Apple has been given two weeks to fix iTunes after the Norwegian Consumer Ombudsman ruled that the MP3 download service breaks consumer protection law.  In fact, at least three Nordic nations, want iTunes downloaded songs to be playable on all digital music players -- not just iPods.  If Apple does not make its songs playable on all music devices by June 21, the company will first face heavy fines which would then be followed by court action.

The formal complaint is online as a PDF file and claims the following:
The Consumer Council of Norway hereby wishes to lodge a complaint against iTunes Music Store with the Consumer Ombudsman. The complaint is based on iTunes’ standard terms and conditions as specified at http://www.apple.com/no/support/itunes/legal/terms.html (Terms of Service) and http://www.apple.com/no/support/itunes/legal/policies.html  Terms of Sale). It is the view of the Consumer Council that several aspects of these terms are in breach of the Marketing Control Act (Markedsføringsloven) and other legislation.

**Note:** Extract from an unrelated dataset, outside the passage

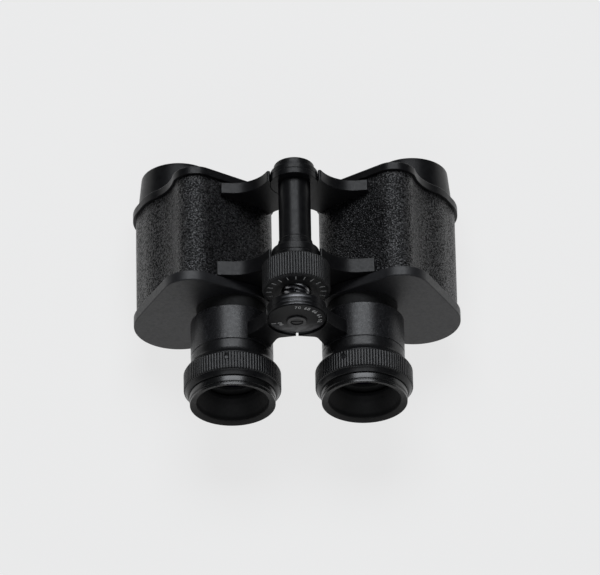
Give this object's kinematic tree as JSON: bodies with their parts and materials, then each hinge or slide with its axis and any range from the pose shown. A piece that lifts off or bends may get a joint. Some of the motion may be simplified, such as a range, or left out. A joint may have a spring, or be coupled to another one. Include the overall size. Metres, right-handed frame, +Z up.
{
  "type": "porro prism binoculars",
  "caption": "Centre-focus Porro-prism binoculars with folding hinge, knurled focus wheel, sliding eyepieces and leatherette-covered prism housings.",
  "frame": {"origin": "middle of the base, where the objective lobes of the housings rest", "axes": "+X to the right half, +Y along the optical axes to the objectives, +Z up"},
  "size_m": [0.1458, 0.1235, 0.0788],
  "materials": {
    "black_satin": "satin",
    "black_matte": "matte",
    "black_speckle": "matte",
    "black_anodised": "satin",
    "bare_aluminium": "satin",
    "leatherette": "satin",
    "black_steel": "satin",
    "spring_steel": "satin",
    "spindle_steel": "satin",
    "lens_glass": "gloss",
    "eyecup_plastic": "satin"
  },
  "bodies": {
    "left_half": {"left_housing": "black_satin", "left_leatherette": "leatherette", "left_front_cover": "black_satin", "left_rear_cover": "black_matte", "left_rear_cover_screws": "black_steel", "left_objective_barrel": "black_satin", "left_objective_cell": "black_anodised", "left_flint_lens": "lens_glass", "left_crown_lens": "lens_glass", "left_lens_ring": "black_anodised", "left_prism_shelf": "bare_aluminium", "left_rear_prism": "lens_glass", "left_front_prism": "lens_glass", "left_rear_prism_clamp": "spring_steel", "left_front_prism_clamp": "spring_steel", "left_guide_tube": "black_anodised", "hinge_axle": "spindle_steel", "front_hinge_cap": "black_satin"},
    "right_half": {"right_housing": "black_satin", "right_leatherette": "leatherette", "right_front_cover": "black_satin", "right_rear_cover": "black_matte", "right_rear_cover_screws": "black_steel", "right_objective_barrel": "black_satin", "right_objective_cell": "black_anodised", "right_flint_lens": "lens_glass", "right_crown_lens": "lens_glass", "right_lens_ring": "black_anodised", "right_prism_shelf": "bare_aluminium", "right_rear_prism": "lens_glass", "right_front_prism": "lens_glass", "right_rear_prism_clamp": "spring_steel", "right_front_prism_clamp": "spring_steel", "right_guide_tube": "black_anodised", "hinge_tube": "black_satin"},
    "focus_wheel_body": {"focus_wheel": "black_anodised", "wheel_retaining_ring": "black_steel"},
    "left_carriage": {"focus_spindle": "spindle_steel", "bridge_disc": "black_anodised", "bridge_nut": "black_steel", "bridge_screw": "black_steel", "left_bridge_arm": "black_satin", "left_eyepiece_sleeve": "black_speckle", "left_eyepiece_ring": "black_satin", "left_ring_screw": "black_steel", "left_eyecup": "eyecup_plastic", "left_ocular_cell": "black_anodised", "left_eye_lens": "lens_glass", "left_field_lens": "lens_glass"},
    "right_carriage": {"right_bridge_arm": "black_satin", "right_eyepiece_sleeve": "black_speckle"},
    "diopter_ring": {"right_eyepiece_ring": "black_satin", "right_ring_screw": "black_steel", "right_eyecup": "eyecup_plastic"},
    "right_ocular": {"right_ocular_cell": "black_anodised", "right_eye_lens": "lens_glass", "right_field_lens": "lens_glass"}
  },
  "joints": [
    {"name": "interpupillary_hinge", "type": "hinge", "parent": "left_half", "child": "right_half", "pos_m": [0, 0.0162, 0.0637], "axis": [0, -1, 0], "range_deg": [-3, 37]},
    {"name": "focus_wheel_turn", "type": "hinge", "parent": "left_half", "child": "focus_wheel_body", "pos_m": [0, -0.0154, 0.0637], "axis": [0, 1, 0], "range_deg": [-94, 207]},
    {"name": "left_focus_slide", "type": "slide", "parent": "left_half", "child": "left_carriage", "axis": [0, 1, 0], "range_m": [-0.0025, 0.0055]},
    {"name": "right_focus_slide", "type": "slide", "parent": "right_half", "child": "right_carriage", "axis": [0, 1, 0], "range_m": [-0.0025, 0.0055]},
    {"name": "dioptre_ring_turn", "type": "hinge", "parent": "right_carriage", "child": "diopter_ring", "pos_m": [0.0291, -0.0478, 0.0342], "axis": [0, 1, 0], "range_deg": [-109, 109]},
    {"name": "dioptre_slide", "type": "slide", "parent": "right_carriage", "child": "right_ocular", "axis": [0, 1, 0], "range_m": [-0.0011, 0.0011]}
  ],
  "couplings": [
    {"joint": "focus_wheel_turn", "follows": "left_focus_slide", "rad_per_m": 654.5},
    {"joint": "right_focus_slide", "follows": "left_focus_slide", "ratio": 1},
    {"joint": "dioptre_slide", "follows": "dioptre_ring_turn", "m_per_rad": 0.00057296}
  ]
}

In addition, iTunes uses DRM (Digital Rights Management), a type of technical standard terms and conditions, which determine how the service can be used. The Consumer Council of Norway also believes that certain aspects of the technical terms and conditions are in breach of the Marketing Control Act.
The British Phonographic Industry (BPI) recently stated that iTunes music downloads should be allowed on non-Apple MP3 players.  European regulators have given Apple enough time to eradicate the problem, with reportedly little interest from Apple.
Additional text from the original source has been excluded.